— START —
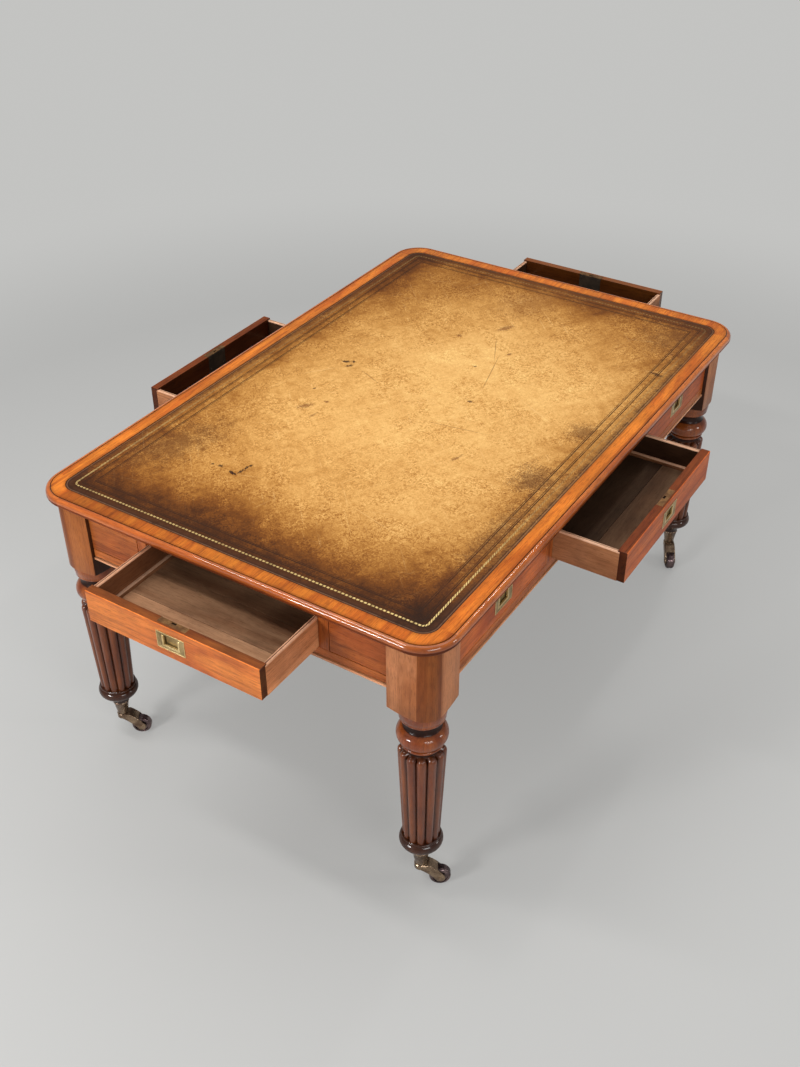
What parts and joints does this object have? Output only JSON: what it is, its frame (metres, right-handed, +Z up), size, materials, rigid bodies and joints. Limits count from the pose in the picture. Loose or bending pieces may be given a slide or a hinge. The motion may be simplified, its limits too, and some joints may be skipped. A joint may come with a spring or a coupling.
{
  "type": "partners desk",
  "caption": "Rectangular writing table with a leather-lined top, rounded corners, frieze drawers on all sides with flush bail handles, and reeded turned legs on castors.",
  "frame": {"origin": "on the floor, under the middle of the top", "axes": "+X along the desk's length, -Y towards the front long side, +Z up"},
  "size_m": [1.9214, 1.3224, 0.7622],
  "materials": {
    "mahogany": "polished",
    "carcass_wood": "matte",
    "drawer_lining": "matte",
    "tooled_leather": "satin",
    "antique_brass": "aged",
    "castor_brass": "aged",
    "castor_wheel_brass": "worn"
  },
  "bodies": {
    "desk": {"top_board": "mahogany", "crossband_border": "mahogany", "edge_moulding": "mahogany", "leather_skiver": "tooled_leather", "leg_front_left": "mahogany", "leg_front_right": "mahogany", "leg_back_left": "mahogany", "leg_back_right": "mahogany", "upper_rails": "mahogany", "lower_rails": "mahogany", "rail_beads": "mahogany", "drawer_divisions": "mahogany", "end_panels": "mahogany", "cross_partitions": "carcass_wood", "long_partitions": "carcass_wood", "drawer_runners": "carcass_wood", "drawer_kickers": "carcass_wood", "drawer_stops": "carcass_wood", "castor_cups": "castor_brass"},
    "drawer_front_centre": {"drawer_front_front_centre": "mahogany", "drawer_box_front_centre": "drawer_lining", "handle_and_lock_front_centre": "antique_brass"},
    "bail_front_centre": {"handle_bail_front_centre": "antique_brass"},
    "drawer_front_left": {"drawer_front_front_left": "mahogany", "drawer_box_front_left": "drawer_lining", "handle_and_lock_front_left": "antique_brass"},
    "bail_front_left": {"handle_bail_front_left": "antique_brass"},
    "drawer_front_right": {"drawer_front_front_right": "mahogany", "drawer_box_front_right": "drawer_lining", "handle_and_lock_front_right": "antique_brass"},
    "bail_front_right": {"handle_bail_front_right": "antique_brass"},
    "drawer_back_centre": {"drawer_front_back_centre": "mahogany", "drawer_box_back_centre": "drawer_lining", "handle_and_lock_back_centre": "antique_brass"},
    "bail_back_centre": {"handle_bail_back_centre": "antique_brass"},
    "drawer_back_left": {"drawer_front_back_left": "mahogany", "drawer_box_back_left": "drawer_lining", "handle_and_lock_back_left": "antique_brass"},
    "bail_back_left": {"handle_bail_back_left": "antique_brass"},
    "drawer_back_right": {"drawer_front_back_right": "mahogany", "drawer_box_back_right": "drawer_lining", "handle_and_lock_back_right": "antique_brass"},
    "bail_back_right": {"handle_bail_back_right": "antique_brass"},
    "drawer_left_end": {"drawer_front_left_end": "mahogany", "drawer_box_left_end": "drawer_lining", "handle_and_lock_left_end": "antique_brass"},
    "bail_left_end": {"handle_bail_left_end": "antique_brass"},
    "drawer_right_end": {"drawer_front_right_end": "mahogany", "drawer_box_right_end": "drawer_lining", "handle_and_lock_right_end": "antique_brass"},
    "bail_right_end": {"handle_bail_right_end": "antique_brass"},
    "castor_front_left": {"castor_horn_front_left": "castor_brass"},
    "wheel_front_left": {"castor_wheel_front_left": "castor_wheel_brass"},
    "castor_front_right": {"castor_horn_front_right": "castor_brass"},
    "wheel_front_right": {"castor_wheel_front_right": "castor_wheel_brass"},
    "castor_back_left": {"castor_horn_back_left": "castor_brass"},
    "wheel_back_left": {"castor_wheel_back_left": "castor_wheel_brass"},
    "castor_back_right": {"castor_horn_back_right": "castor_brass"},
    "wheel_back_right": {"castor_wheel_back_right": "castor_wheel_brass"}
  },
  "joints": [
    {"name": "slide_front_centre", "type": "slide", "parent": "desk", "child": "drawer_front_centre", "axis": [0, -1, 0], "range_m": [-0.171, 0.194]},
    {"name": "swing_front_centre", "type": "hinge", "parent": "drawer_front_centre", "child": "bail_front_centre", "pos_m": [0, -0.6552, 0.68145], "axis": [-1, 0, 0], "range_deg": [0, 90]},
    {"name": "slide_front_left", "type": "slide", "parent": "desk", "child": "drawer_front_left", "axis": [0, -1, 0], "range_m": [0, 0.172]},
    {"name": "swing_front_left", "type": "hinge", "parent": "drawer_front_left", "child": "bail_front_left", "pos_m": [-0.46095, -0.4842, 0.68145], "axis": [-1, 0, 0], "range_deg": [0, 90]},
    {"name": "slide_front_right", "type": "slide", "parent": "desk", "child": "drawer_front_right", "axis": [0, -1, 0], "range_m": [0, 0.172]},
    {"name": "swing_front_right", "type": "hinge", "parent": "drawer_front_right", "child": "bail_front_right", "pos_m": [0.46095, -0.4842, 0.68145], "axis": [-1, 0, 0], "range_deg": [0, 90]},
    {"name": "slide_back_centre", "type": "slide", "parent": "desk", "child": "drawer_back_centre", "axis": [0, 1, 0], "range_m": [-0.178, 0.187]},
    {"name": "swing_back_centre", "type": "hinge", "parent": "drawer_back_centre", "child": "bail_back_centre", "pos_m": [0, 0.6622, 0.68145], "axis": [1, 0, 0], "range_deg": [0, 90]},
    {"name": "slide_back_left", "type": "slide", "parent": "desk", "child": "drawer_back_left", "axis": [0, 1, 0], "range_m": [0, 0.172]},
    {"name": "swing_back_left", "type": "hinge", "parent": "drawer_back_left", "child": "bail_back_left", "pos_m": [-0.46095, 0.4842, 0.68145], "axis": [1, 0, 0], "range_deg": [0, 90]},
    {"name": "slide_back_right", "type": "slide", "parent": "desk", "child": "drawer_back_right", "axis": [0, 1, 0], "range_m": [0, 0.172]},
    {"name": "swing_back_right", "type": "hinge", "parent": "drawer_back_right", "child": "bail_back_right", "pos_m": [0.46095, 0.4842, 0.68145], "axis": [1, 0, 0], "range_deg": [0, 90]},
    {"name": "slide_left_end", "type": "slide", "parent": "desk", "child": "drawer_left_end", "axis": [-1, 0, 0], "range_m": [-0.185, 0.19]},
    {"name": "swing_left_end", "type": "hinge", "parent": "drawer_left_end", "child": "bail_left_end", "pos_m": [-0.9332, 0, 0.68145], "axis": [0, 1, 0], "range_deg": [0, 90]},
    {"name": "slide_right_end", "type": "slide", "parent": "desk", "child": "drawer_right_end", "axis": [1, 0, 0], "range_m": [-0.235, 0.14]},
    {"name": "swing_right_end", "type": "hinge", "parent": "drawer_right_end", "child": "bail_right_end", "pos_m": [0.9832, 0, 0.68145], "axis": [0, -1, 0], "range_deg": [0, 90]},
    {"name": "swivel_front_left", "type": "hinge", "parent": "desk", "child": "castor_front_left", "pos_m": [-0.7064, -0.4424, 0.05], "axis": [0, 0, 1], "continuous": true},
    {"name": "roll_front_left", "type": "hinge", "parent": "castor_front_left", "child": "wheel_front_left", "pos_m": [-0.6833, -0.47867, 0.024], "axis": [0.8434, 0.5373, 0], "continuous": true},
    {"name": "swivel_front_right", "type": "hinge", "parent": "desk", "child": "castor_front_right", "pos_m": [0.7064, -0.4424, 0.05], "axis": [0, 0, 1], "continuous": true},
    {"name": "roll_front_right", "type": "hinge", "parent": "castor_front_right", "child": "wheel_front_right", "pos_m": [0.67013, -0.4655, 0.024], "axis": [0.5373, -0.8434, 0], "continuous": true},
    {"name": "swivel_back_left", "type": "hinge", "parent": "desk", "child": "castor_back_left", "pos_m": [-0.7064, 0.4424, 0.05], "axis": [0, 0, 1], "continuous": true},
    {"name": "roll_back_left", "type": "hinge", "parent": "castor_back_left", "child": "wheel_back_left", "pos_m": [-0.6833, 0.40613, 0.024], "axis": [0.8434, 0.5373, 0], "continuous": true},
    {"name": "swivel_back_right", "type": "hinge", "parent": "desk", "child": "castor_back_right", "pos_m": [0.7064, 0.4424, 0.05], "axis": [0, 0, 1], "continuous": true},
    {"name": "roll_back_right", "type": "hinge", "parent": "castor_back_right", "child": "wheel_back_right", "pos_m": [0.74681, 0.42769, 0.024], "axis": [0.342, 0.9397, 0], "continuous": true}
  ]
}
— END —
*GIVEN REQUEST*:
Pick out every line of the listing containing the word "bodies", and show those lines.

*RESULT FOR THIS TASK*:
What parts and joints does this object have? Output only JSON: what it is, its frame (metres, right-handed, +Z up), size, materials, rigid bodies and joints. Limits count from the pose in the picture. Loose or bending pieces may be given a slide or a hinge. The motion may be simplified, its limits too, and some joints may be skipped. A joint may come with a spring or a coupling.
  "bodies": {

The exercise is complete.